If your nurturing campaign is an on-boarding campaign, then the goal is likely to provide campaign members with a set amount of knowledge on a specific topic.
“Always On” Campaigns
There is potentially a range of sources for your ‘always on’ campaign. Creating a campaign with a dynamic segment is needed to ensure people move from your ‘source of truth’ e.g. the CRM, to the campaign canvas.
The Start Date and End Date of your campaign should also reflect the time frame for your ‘always on’ campaign. Setting an end date for the year 2020 is easily done, however, you will want to have a business process in place to check these campaigns to ensure the messaging is still accurate.
How Can Eloqua help?
A number of functional areas of Eloqua make this possible. The first is to create a segment, based on filter criteria v’s relying on excel uploads. The segment is placed on the canvas as a dynamic segment which adds people to the campaign at regular intervals. See the tip above “More About Evaluation Periods“.

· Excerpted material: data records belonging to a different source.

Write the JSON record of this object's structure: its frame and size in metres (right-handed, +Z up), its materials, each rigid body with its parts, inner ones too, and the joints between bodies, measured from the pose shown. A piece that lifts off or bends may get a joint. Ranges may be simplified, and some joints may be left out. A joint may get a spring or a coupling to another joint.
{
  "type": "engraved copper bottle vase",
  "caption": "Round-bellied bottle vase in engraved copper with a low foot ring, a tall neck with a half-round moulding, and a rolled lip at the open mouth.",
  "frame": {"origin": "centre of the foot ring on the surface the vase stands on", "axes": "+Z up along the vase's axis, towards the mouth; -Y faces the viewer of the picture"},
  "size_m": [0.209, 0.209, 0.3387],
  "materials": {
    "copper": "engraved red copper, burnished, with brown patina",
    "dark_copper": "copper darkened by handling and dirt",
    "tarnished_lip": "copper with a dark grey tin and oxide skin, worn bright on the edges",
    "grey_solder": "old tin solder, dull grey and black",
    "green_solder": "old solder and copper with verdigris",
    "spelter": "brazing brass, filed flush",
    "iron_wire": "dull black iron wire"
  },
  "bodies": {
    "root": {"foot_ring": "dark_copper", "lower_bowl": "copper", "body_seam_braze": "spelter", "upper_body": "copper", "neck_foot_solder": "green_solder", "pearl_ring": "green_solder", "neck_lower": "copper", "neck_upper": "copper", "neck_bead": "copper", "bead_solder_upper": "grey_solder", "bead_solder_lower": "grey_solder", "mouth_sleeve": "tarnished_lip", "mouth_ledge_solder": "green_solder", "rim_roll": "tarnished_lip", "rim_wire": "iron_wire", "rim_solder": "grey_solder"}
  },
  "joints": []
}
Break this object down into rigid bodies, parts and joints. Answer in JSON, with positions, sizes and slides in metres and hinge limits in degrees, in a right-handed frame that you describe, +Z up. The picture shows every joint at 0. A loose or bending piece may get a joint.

Using Eloqua to deliver Nurturing Campaigns
The example above shows an introduction section, point 1. We\’ve also highlighted here the Segment as “Always On”.
Sections 2 & 3 are repeats and this is one example of how you would build a nurturing campaign. Each section would carry a unique message and call to action (CTA). The wait times you apply will always vary, you know your audience best and should be guided by your own understanding of what you think is an acceptable level of engagement.